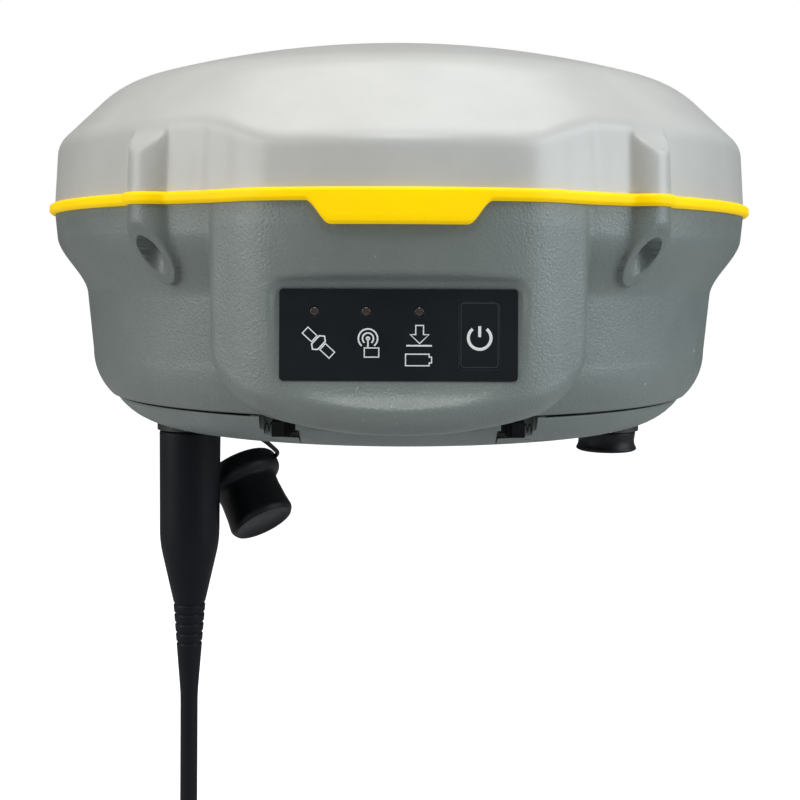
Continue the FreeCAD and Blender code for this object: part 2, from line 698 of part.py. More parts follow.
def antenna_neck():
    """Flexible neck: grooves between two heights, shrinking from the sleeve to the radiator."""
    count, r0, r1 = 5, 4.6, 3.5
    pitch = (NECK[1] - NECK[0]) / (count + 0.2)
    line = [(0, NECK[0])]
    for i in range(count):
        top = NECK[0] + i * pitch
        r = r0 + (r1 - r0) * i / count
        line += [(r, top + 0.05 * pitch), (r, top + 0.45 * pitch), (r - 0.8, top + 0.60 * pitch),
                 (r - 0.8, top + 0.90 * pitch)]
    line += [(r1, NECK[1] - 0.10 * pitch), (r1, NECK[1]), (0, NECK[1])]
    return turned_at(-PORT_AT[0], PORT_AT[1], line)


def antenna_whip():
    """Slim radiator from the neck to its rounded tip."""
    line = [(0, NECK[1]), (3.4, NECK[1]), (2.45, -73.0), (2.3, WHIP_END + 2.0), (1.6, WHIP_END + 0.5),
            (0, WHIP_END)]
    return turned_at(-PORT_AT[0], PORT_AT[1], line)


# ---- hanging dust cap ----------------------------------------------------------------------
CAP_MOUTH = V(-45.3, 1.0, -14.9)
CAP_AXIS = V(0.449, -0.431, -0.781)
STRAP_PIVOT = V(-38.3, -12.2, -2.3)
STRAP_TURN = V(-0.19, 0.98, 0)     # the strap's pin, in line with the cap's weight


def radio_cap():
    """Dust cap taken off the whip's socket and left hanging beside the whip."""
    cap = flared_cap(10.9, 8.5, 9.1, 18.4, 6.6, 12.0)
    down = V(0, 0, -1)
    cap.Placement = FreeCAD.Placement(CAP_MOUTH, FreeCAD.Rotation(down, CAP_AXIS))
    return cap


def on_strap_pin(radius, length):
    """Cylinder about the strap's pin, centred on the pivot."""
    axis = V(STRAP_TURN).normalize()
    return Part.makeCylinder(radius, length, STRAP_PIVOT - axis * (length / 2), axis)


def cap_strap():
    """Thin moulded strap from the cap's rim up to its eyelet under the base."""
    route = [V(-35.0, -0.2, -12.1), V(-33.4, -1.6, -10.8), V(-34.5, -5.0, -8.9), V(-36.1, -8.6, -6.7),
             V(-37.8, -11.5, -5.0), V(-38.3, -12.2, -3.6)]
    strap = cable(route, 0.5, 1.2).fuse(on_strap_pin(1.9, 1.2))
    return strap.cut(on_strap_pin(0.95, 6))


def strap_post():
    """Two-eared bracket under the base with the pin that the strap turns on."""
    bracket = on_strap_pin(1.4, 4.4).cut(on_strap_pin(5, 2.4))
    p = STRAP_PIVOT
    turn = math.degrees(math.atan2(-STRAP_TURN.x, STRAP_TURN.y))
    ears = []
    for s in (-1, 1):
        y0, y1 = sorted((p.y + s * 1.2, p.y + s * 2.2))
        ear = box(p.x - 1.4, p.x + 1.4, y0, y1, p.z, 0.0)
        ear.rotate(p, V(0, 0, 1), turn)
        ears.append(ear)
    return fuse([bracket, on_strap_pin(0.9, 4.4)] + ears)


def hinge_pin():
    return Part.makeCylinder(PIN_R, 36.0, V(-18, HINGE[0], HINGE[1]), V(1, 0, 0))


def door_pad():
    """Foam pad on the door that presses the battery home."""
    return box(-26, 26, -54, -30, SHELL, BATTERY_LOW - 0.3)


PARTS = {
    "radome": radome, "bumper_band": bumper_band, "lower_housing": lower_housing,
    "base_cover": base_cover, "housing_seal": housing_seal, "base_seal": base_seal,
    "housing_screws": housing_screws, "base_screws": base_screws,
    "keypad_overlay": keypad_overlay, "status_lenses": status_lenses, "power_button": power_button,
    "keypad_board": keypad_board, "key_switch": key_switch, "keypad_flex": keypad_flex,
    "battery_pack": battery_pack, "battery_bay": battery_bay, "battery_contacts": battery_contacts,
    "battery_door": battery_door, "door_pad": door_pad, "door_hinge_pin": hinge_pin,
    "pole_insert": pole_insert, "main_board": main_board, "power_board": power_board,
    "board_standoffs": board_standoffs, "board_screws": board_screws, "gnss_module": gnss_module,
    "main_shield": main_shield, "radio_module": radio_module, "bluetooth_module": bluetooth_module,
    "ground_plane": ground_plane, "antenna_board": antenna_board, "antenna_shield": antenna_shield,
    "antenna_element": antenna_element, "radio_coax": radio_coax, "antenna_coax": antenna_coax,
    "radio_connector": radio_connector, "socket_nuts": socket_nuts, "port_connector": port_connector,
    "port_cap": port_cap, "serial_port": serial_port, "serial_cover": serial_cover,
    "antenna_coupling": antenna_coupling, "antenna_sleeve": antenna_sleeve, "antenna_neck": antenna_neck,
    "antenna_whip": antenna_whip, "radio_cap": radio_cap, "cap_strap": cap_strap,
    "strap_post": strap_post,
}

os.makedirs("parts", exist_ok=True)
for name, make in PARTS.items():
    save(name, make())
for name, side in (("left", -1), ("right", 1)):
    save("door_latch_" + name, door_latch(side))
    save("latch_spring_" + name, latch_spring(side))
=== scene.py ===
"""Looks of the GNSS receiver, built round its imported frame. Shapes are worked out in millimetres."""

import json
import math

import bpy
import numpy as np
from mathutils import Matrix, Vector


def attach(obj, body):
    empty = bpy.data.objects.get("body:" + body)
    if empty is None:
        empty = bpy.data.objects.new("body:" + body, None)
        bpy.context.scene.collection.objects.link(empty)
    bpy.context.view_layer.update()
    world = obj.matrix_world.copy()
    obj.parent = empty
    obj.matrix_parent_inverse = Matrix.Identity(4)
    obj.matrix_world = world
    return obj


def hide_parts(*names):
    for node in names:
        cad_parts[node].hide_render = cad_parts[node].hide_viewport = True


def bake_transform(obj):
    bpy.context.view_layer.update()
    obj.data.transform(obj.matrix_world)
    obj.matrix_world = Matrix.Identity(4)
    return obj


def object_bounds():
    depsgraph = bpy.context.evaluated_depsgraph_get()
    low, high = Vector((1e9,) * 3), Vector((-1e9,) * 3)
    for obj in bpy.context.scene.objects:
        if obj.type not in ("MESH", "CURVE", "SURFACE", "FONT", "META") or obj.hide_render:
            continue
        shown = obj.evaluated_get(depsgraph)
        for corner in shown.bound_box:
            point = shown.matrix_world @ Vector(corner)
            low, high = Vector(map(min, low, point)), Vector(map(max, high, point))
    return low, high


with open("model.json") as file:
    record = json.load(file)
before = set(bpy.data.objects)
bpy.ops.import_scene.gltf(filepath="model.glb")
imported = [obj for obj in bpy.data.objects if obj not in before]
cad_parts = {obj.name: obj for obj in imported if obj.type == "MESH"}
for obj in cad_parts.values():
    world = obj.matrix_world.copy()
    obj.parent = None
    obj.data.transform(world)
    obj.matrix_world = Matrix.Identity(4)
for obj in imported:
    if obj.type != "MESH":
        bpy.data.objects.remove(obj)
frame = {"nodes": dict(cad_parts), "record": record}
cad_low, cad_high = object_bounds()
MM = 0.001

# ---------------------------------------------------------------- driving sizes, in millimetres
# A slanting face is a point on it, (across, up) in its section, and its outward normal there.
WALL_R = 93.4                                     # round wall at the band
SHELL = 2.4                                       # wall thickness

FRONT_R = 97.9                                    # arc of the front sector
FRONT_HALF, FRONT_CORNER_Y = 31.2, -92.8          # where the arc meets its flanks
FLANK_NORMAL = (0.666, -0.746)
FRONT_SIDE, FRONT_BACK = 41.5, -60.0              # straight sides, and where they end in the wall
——
*GOAL OF THE EXERCISE*
Only the lines from the line with "for name, side" to the line with "return low, high", inclusive, are to be printed, exactly as they appear.

*SOLUTION FOR THIS TASK*
for name, side in (("left", -1), ("right", 1)):
    save("door_latch_" + name, door_latch(side))
    save("latch_spring_" + name, latch_spring(side))
=== scene.py ===
"""Looks of the GNSS receiver, built round its imported frame. Shapes are worked out in millimetres."""

import json
import math

import bpy
import numpy as np
from mathutils import Matrix, Vector


def attach(obj, body):
    empty = bpy.data.objects.get("body:" + body)
    if empty is None:
        empty = bpy.data.objects.new("body:" + body, None)
        bpy.context.scene.collection.objects.link(empty)
    bpy.context.view_layer.update()
    world = obj.matrix_world.copy()
    obj.parent = empty
    obj.matrix_parent_inverse = Matrix.Identity(4)
    obj.matrix_world = world
    return obj


def hide_parts(*names):
    for node in names:
        cad_parts[node].hide_render = cad_parts[node].hide_viewport = True


def bake_transform(obj):
    bpy.context.view_layer.update()
    obj.data.transform(obj.matrix_world)
    obj.matrix_world = Matrix.Identity(4)
    return obj


def object_bounds():
    depsgraph = bpy.context.evaluated_depsgraph_get()
    low, high = Vector((1e9,) * 3), Vector((-1e9,) * 3)
    for obj in bpy.context.scene.objects:
        if obj.type not in ("MESH", "CURVE", "SURFACE", "FONT", "META") or obj.hide_render:
            continue
        shown = obj.evaluated_get(depsgraph)
        for corner in shown.bound_box:
            point = shown.matrix_world @ Vector(corner)
            low, high = Vector(map(min, low, point)), Vector(map(max, high, point))
    return low, high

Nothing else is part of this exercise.